I help boards design governance frameworks that are proportionate rather than uniform. The output is governance that actually gets used, because it does not impose the same overhead on a Copilot productivity deployment that it imposes on an AI credit decisioning system. Both need governance. They do not need the same governance.
05The honest assessment is the most valuable thing I can provide
The last thing I tell every board is this: the most valuable thing I can do is tell you what is true rather than what is comfortable. The AI strategy that is most comfortable is often not the AI strategy that will deliver the most value.
A comfortable AI strategy confirms existing plans, validates existing investments, and suggests that the problems are manageable with more of what the organisation is already doing. An honest AI strategy often challenges existing plans, identifies where previous investments have not delivered the promised value, and requires difficult decisions about what to stop doing as well as what to start.
Boards that are willing to hear the honest assessment, and to act on it, are the ones that build AI programmes that genuinely transform their competitive position. Those that are primarily seeking validation of decisions already made will find consultants who will provide it. I am not one of them.
Key Takeaways
- 1.Competitive AI lag should prompt disciplined capability investment (data, governance, workforce literacy), not careless acceleration that skips governance.
- 2.AI is highly effective at information processing, pattern recognition, and content generation; it is not effective at solving business model problems, building relationships, or generating genuine strategic insight.

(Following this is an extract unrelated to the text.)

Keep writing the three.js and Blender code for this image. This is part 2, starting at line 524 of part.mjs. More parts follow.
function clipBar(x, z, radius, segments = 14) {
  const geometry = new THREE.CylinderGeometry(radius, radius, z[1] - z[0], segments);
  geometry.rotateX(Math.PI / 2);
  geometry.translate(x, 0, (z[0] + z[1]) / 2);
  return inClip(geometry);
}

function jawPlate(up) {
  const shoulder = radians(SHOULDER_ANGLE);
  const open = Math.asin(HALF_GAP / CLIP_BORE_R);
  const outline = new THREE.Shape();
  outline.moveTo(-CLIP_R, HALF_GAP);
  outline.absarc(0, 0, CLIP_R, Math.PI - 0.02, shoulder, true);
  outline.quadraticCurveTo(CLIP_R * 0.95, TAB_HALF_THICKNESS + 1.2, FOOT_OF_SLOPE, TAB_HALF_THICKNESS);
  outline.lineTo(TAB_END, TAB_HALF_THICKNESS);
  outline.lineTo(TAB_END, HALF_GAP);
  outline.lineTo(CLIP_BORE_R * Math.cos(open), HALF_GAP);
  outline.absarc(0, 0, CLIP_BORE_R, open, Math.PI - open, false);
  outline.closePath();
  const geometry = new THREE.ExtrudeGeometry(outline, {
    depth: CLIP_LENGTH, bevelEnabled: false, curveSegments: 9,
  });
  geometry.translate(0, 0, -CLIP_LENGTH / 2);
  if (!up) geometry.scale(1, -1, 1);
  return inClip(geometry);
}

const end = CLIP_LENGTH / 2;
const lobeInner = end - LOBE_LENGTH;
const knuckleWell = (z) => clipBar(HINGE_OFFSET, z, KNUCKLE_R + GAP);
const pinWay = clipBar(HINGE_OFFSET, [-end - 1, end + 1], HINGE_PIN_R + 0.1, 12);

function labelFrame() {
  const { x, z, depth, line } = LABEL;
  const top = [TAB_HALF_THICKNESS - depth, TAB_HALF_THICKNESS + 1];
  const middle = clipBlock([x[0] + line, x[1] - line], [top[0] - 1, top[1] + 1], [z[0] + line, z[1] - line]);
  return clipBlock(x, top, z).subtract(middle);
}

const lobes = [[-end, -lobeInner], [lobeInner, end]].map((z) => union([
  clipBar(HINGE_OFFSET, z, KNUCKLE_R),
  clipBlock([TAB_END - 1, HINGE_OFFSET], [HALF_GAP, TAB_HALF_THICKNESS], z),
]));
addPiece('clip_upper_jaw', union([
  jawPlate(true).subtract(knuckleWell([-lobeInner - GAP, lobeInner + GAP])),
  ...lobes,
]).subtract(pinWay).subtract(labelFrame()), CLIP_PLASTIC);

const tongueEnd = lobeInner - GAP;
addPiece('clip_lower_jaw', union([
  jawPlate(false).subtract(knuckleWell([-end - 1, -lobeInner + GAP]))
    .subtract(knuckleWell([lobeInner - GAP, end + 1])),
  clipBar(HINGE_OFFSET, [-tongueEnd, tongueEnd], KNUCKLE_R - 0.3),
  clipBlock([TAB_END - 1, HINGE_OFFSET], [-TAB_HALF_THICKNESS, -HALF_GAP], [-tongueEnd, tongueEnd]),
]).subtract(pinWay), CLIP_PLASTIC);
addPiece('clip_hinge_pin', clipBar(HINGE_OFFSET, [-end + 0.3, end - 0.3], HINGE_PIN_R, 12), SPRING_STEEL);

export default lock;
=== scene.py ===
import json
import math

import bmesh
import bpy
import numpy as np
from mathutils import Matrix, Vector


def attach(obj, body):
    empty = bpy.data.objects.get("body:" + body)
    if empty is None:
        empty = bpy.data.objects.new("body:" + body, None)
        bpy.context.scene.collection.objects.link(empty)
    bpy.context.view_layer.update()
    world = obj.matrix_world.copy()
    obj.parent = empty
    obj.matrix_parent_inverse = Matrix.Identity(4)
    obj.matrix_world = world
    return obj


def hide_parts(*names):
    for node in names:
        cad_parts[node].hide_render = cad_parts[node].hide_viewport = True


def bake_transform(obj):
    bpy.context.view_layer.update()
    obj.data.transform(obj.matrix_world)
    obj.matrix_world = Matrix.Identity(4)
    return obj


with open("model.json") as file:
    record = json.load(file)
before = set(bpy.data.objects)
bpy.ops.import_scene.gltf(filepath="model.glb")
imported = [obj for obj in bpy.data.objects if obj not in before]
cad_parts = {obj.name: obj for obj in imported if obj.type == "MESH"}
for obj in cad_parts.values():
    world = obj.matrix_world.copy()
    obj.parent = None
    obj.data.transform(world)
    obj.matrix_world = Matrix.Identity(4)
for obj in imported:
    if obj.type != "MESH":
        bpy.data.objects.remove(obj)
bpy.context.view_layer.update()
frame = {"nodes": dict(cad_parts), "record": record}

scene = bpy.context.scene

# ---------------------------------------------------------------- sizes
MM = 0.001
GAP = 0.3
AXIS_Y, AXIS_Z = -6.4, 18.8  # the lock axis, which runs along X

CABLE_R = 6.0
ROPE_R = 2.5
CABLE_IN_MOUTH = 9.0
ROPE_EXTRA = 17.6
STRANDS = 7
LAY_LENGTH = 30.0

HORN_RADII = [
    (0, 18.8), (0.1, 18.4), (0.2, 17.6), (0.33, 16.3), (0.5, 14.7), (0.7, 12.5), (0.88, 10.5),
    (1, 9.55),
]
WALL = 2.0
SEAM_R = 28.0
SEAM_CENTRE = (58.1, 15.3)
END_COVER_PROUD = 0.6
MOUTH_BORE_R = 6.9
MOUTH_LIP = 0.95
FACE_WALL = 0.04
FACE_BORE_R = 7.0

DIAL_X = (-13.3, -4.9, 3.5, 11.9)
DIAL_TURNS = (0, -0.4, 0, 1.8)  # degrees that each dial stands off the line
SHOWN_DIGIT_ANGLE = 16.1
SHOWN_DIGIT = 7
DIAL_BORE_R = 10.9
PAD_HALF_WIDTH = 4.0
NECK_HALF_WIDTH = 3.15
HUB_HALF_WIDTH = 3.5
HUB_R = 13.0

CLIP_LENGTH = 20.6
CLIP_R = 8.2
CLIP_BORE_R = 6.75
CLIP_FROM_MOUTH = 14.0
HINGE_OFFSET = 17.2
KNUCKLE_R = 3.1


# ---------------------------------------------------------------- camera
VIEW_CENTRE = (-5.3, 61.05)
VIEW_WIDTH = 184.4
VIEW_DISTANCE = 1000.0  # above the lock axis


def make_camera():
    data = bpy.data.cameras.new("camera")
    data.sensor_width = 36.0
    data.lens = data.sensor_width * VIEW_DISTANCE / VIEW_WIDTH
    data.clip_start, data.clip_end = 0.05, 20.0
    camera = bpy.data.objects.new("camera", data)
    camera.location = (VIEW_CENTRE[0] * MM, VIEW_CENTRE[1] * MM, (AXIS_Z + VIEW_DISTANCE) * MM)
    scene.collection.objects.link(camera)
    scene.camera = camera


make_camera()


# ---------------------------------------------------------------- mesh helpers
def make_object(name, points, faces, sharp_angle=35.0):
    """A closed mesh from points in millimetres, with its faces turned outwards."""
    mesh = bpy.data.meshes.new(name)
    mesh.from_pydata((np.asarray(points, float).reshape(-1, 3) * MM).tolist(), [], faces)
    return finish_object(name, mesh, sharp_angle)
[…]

- 3.Data quality is almost universally worse than boards expect; AI strategy should plan for data discovery and remediation, not treat it as an unexpected obstacle.
- 4.Proportionate AI governance (lightweight for low-risk, rigorous for consequential) creates governance that practitioners use rather than avoid.
- 5.The most valuable external AI counsel is honest rather than validating; boards willing to hear the honest assessment build programmes that genuinely transform competitive position.